It is interesting to note that even though the insecure portal was developed by a third party, Boomerang was found to be at fault for failing to detect the vulnerabilities, due to this lack of penetration testing.
Not all penetration tests are created equal and indeed, there is a great deal of variation in terms of how regularly organisations conduct penetration tests. In the Payment Card Industry, Data Security Standard (PCI DSS) and its related standards, we see that a failure to have performed a penetration test for a new system ahead of deployment to production is considered a compliance violation in itself, as is failure to re-test any system, at least once a year after the last test.
By building penetration testing into an organisation’s ISMS, an organisation achieves several things:
• It is clearly presentable to any external parties reading formal security documentation, such as prospective customers, regulators or legislators, that there is an expectation that penetration testing is performed.
• It eliminates the excuse of individuals or projects within the organisation in the position to be able to deploy new software that they had not realised that it would be necessary.
• It formalises the expectation of penetration testing, which in turn allows internal or external auditors, who base the scope of their own assessment on the stated requirements of the organisations’ governance, to validate that such testing has occurred.
• It may assist those procuring software to also secure the budget to have penetration testing performed.
When attempting to build penetration testing into existing security requirements and testing procedures, IT management should consider:
• Which systems require penetration testing? All? Those where the risk warrants it? Only where mandated by regulation?
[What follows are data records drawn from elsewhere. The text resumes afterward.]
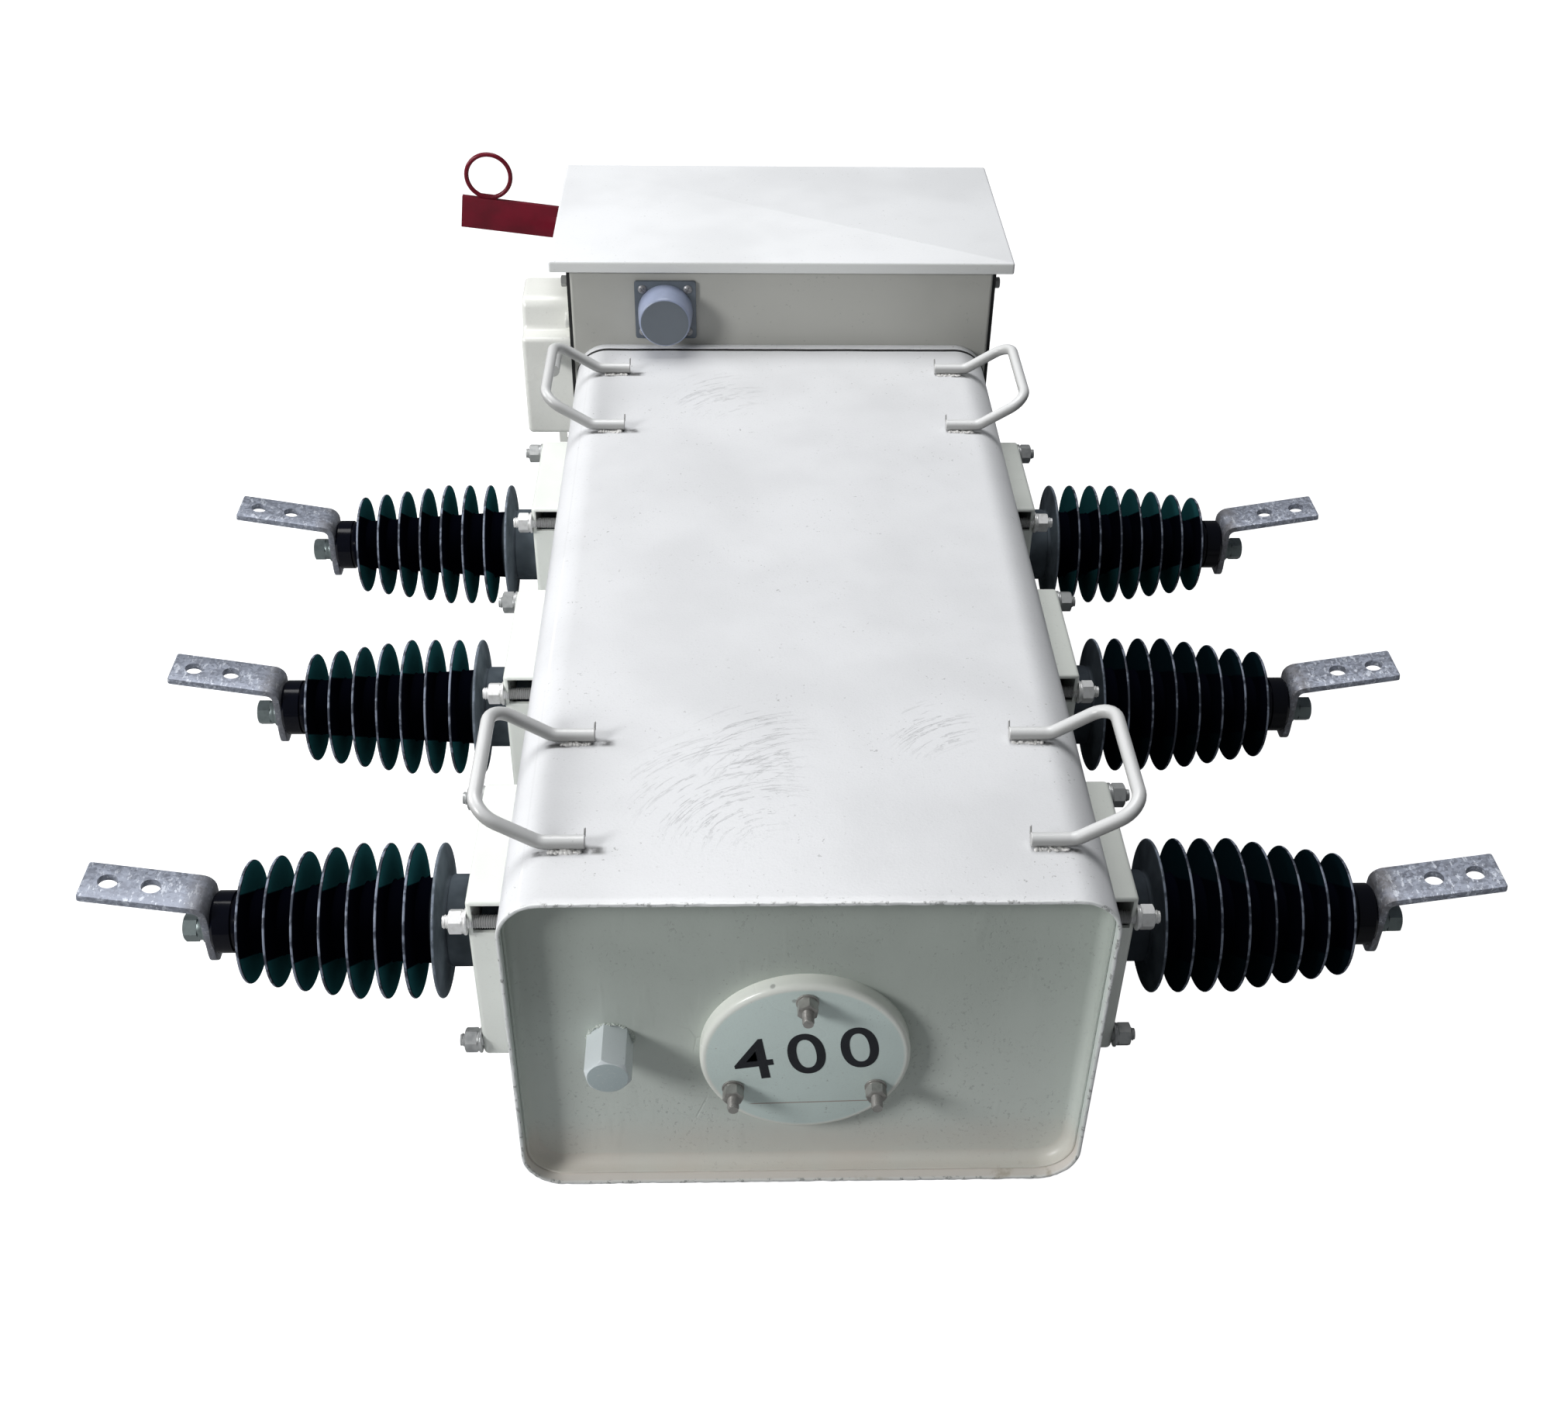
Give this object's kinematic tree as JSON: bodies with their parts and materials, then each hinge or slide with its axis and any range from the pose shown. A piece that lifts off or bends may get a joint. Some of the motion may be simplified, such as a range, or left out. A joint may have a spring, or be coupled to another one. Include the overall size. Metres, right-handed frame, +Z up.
{
  "type": "gas insulated breaker",
  "caption": "Pole-type gas insulated breaker: bent-sheet tank, ribbed side bushings with flat terminals, lifting handles, rear mechanism box and hook-stick lever.",
  "frame": {"origin": "centre of the flat underside of the tank", "axes": "+X to the right across the tank, +Y from the recessed front end to the mechanism box, +Z up"},
  "size_m": [1.094, 1.113, 0.3947],
  "materials": {
    "paint": "satin warm off-white enamel with orange peel",
    "zinc": "zinc-plated, partly overpainted",
    "galvanised": "hot-dip galvanised, mottled",
    "bushing": "glossy black moulded insulator",
    "gasket": "black rubber",
    "connector": "blue-grey anodised",
    "lever": "dark crimson enamel"
  },
  "bodies": {
    "root": {"tank_shell": "paint", "front_end_plate": "paint", "flange_gasket": "gasket", "rear_end_flange": "paint", "relief_cover": "paint", "cover_studs": "zinc", "filler_plug": "paint", "clamp_left_front": "paint", "clamp_left_middle": "paint", "clamp_left_rear": "paint", "clamp_right_front": "paint", "clamp_right_middle": "paint", "clamp_right_rear": "paint", "bushing_left_front": "bushing", "bushing_left_middle": "bushing", "bushing_left_rear": "bushing", "bushing_right_front": "bushing", "bushing_right_middle": "bushing", "bushing_right_rear": "bushing", "terminal_left_front": "galvanised", "terminal_left_middle": "galvanised", "terminal_left_rear": "galvanised", "terminal_right_front": "galvanised", "terminal_right_middle": "galvanised", "terminal_right_rear": "galvanised", "terminal_bolts": "zinc", "clamp_studs": "zinc", "handle_left_front": "paint", "handle_left_rear": "paint", "handle_right_front": "paint", "handle_right_rear": "paint", "box_front_plate": "paint", "box_gasket": "gasket", "box_cover": "paint", "box_roof": "paint", "connector_flange": "connector", "connector_cap": "connector", "linkage_housing": "paint", "housing_peg": "paint", "housing_bracket": "zinc", "shaft_boss": "paint", "lever_bearing": "paint"},
    "lever": {"lever_shaft": "zinc", "operating_lever": "lever"}
  },
  "joints": [
    {"name": "lever_turn", "type": "hinge", "parent": "root", "child": "lever", "pos_m": [0, 0.677, 0.284], "axis": [0, 1, 0], "range_deg": [-40, 0]}
  ]
}
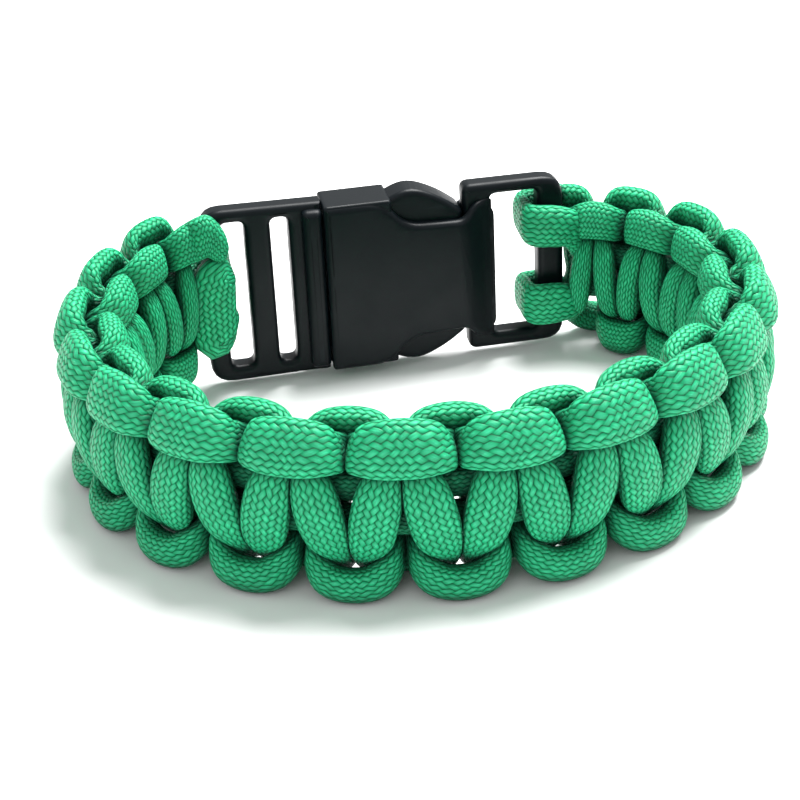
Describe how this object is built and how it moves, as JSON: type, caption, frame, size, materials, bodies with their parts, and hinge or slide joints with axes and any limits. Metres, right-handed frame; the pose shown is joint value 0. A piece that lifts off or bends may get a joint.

• How frequently are tests and re-tests required? Is there a requirement to periodically re-test even unchanged legacy systems, in case newly disclosed vulnerabilities have emerged since the last test?
• How significant must a release be, before it requires a re-test? Is it only necessary for major releases, or after every patch? In order to meaningfully answer this question, it is also necessary to formally and explicitly state the means by which a release will be categorised. For example, does changing a specific number of screens or forms constitute a major release, or is anything larger than a ‘bug fix’, that is anything introducing new functionality, a release which necessitates a re-test?
• Is it acceptable to constrain the scope of the penetration test to only those elements or modules of an application that have changed?
• Where will penetration testing occur? Is the organisation highly security-oriented and is penetration testing in production justifiable in order to minimise threats introduced in deployment? Is the organisation’s availability so critical that tests can only ever be sanctioned in pre-production environments?
• Can the organisation afford the desired rate and thoroughness of testing (costs consisting not only of that of the testing itself, but the subsequent remediation of findings and retesting, as may be necessary)? Do lower sensitivity systems really warrant the cost of a lengthy third-party test, relative to the risks they pose?
• What would be the consequence of a decision not to penetration test?
• What commitments have been made (or are likely to need to be made in the foreseeable future) regarding the performance of penetration testing? Do any customers have an expectation, or contractual permission to see the results? Do any regulatory standards which apply require penetration testing?
Once made, these decisions should be formally recorded, along with narrative justifying these choices. Doing so will not only make these choices more defensible in future, but it will also help drive good decision-making in the first instance. Furthermore, perhaps less obviously, it will assist when periodically reviewing these decisions in future. Specifically, if the historical reason for a given stance is formally recorded, it will be much more readily apparent if this reason no longer applies and hence the stance should be reconsidered.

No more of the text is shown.